— Start DATA PROVIDED —

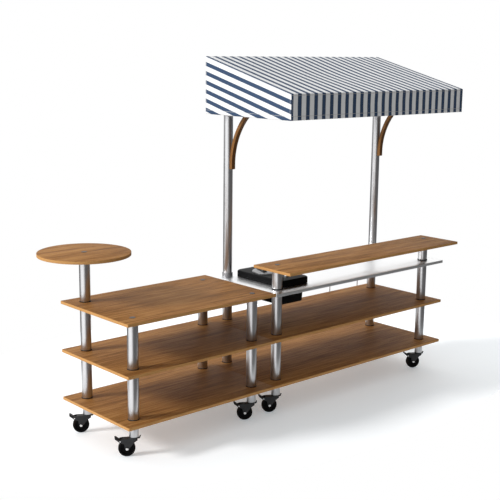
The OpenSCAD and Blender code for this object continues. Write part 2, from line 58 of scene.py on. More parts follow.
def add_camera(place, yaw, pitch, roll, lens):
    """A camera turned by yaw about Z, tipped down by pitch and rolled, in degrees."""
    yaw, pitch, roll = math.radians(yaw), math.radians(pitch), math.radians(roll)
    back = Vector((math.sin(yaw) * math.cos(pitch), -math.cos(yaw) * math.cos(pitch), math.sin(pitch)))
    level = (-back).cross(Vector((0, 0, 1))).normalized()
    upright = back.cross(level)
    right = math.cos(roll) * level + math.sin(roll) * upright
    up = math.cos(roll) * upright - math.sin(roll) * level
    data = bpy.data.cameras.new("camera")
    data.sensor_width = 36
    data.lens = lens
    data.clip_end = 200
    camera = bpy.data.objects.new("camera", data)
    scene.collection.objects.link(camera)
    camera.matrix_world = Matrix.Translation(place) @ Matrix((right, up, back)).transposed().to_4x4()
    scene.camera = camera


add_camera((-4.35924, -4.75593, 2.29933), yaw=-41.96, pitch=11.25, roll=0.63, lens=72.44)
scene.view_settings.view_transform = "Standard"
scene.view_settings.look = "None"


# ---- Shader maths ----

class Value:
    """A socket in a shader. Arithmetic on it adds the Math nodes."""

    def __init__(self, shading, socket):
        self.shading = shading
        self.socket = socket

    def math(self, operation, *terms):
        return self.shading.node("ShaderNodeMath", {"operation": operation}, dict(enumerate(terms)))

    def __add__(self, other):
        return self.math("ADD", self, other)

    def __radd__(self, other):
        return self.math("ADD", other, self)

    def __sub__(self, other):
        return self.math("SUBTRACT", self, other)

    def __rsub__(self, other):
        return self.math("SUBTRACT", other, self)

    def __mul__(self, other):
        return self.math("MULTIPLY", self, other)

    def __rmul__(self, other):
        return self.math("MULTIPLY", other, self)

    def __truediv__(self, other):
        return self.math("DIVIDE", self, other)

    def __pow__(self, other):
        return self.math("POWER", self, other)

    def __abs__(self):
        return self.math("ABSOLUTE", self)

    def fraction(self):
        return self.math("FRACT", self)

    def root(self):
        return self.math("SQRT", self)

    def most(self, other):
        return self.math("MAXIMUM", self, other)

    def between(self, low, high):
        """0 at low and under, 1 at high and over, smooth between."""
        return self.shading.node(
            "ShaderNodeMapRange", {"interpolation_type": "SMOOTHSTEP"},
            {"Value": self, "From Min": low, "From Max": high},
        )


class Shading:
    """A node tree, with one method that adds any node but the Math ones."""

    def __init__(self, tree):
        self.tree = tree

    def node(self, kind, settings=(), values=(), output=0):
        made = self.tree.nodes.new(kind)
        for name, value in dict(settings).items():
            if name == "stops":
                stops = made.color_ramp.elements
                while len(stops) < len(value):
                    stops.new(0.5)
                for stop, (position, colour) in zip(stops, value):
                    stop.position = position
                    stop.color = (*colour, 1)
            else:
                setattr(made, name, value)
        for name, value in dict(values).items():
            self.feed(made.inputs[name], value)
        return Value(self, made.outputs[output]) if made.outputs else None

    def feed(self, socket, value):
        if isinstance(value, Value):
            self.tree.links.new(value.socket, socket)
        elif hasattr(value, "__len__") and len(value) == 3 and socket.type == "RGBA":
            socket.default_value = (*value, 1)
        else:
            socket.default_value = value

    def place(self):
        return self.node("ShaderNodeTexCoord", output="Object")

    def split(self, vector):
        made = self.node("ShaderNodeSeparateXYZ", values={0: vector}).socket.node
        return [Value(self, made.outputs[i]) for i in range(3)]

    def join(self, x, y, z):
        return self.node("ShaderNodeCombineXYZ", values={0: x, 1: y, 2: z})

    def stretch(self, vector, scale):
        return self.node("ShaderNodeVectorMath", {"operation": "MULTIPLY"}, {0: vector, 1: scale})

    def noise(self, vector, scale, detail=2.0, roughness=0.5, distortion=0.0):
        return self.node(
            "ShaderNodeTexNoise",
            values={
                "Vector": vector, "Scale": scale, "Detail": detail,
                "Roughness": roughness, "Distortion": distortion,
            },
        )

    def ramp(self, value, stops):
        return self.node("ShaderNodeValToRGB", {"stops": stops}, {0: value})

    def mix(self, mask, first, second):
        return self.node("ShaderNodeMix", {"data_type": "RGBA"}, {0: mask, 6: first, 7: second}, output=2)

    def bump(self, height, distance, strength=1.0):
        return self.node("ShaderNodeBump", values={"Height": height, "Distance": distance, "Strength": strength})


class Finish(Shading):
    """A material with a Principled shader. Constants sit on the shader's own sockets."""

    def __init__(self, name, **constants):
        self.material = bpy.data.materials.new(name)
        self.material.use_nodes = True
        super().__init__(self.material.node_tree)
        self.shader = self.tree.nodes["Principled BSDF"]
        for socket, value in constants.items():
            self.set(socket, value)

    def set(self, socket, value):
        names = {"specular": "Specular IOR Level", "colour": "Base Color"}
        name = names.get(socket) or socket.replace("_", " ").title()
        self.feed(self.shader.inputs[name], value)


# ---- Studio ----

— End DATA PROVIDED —

## WORK INSTRUCTIONS
Give back the data above exactly as it appears.

## THE ANSWER
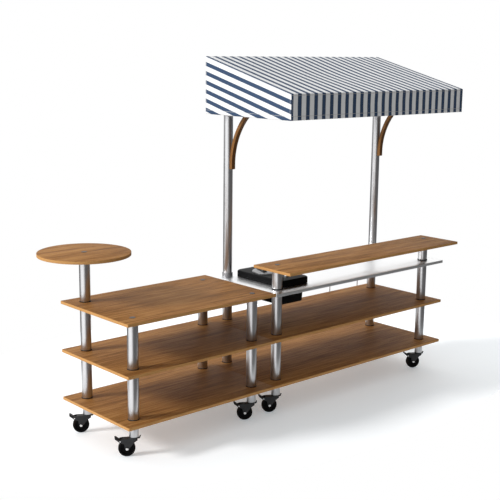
The OpenSCAD and Blender code for this object continues. Write part 2, from line 58 of scene.py on. More parts follow.
def add_camera(place, yaw, pitch, roll, lens):
    """A camera turned by yaw about Z, tipped down by pitch and rolled, in degrees."""
    yaw, pitch, roll = math.radians(yaw), math.radians(pitch), math.radians(roll)
    back = Vector((math.sin(yaw) * math.cos(pitch), -math.cos(yaw) * math.cos(pitch), math.sin(pitch)))
    level = (-back).cross(Vector((0, 0, 1))).normalized()
    upright = back.cross(level)
    right = math.cos(roll) * level + math.sin(roll) * upright
    up = math.cos(roll) * upright - math.sin(roll) * level
    data = bpy.data.cameras.new("camera")
    data.sensor_width = 36
    data.lens = lens
    data.clip_end = 200
    camera = bpy.data.objects.new("camera", data)
    scene.collection.objects.link(camera)
    camera.matrix_world = Matrix.Translation(place) @ Matrix((right, up, back)).transposed().to_4x4()
    scene.camera = camera


add_camera((-4.35924, -4.75593, 2.29933), yaw=-41.96, pitch=11.25, roll=0.63, lens=72.44)
scene.view_settings.view_transform = "Standard"
scene.view_settings.look = "None"


# ---- Shader maths ----

class Value:
    """A socket in a shader. Arithmetic on it adds the Math nodes."""

    def __init__(self, shading, socket):
        self.shading = shading
        self.socket = socket

    def math(self, operation, *terms):
        return self.shading.node("ShaderNodeMath", {"operation": operation}, dict(enumerate(terms)))

    def __add__(self, other):
        return self.math("ADD", self, other)

    def __radd__(self, other):
        return self.math("ADD", other, self)

    def __sub__(self, other):
        return self.math("SUBTRACT", self, other)

    def __rsub__(self, other):
        return self.math("SUBTRACT", other, self)

    def __mul__(self, other):
        return self.math("MULTIPLY", self, other)

    def __rmul__(self, other):
        return self.math("MULTIPLY", other, self)

    def __truediv__(self, other):
        return self.math("DIVIDE", self, other)

    def __pow__(self, other):
        return self.math("POWER", self, other)

    def __abs__(self):
        return self.math("ABSOLUTE", self)

    def fraction(self):
        return self.math("FRACT", self)

    def root(self):
        return self.math("SQRT", self)

    def most(self, other):
        return self.math("MAXIMUM", self, other)

    def between(self, low, high):
        """0 at low and under, 1 at high and over, smooth between."""
        return self.shading.node(
            "ShaderNodeMapRange", {"interpolation_type": "SMOOTHSTEP"},
            {"Value": self, "From Min": low, "From Max": high},
        )


class Shading:
    """A node tree, with one method that adds any node but the Math ones."""

    def __init__(self, tree):
        self.tree = tree

    def node(self, kind, settings=(), values=(), output=0):
        made = self.tree.nodes.new(kind)
        for name, value in dict(settings).items():
            if name == "stops":
                stops = made.color_ramp.elements
                while len(stops) < len(value):
                    stops.new(0.5)
                for stop, (position, colour) in zip(stops, value):
                    stop.position = position
                    stop.color = (*colour, 1)
            else:
                setattr(made, name, value)
        for name, value in dict(values).items():
            self.feed(made.inputs[name], value)
        return Value(self, made.outputs[output]) if made.outputs else None

    def feed(self, socket, value):
        if isinstance(value, Value):
            self.tree.links.new(value.socket, socket)
        elif hasattr(value, "__len__") and len(value) == 3 and socket.type == "RGBA":
            socket.default_value = (*value, 1)
        else:
            socket.default_value = value

    def place(self):
        return self.node("ShaderNodeTexCoord", output="Object")

    def split(self, vector):
        made = self.node("ShaderNodeSeparateXYZ", values={0: vector}).socket.node
        return [Value(self, made.outputs[i]) for i in range(3)]

    def join(self, x, y, z):
        return self.node("ShaderNodeCombineXYZ", values={0: x, 1: y, 2: z})

    def stretch(self, vector, scale):
        return self.node("ShaderNodeVectorMath", {"operation": "MULTIPLY"}, {0: vector, 1: scale})

    def noise(self, vector, scale, detail=2.0, roughness=0.5, distortion=0.0):
        return self.node(
            "ShaderNodeTexNoise",
            values={
                "Vector": vector, "Scale": scale, "Detail": detail,
                "Roughness": roughness, "Distortion": distortion,
            },
        )

    def ramp(self, value, stops):
        return self.node("ShaderNodeValToRGB", {"stops": stops}, {0: value})

    def mix(self, mask, first, second):
        return self.node("ShaderNodeMix", {"data_type": "RGBA"}, {0: mask, 6: first, 7: second}, output=2)

    def bump(self, height, distance, strength=1.0):
        return self.node("ShaderNodeBump", values={"Height": height, "Distance": distance, "Strength": strength})


class Finish(Shading):
    """A material with a Principled shader. Constants sit on the shader's own sockets."""

    def __init__(self, name, **constants):
        self.material = bpy.data.materials.new(name)
        self.material.use_nodes = True
        super().__init__(self.material.node_tree)
        self.shader = self.tree.nodes["Principled BSDF"]
        for socket, value in constants.items():
            self.set(socket, value)

    def set(self, socket, value):
        names = {"specular": "Specular IOR Level", "colour": "Base Color"}
        name = names.get(socket) or socket.replace("_", " ").title()
        self.feed(self.shader.inputs[name], value)


# ---- Studio ----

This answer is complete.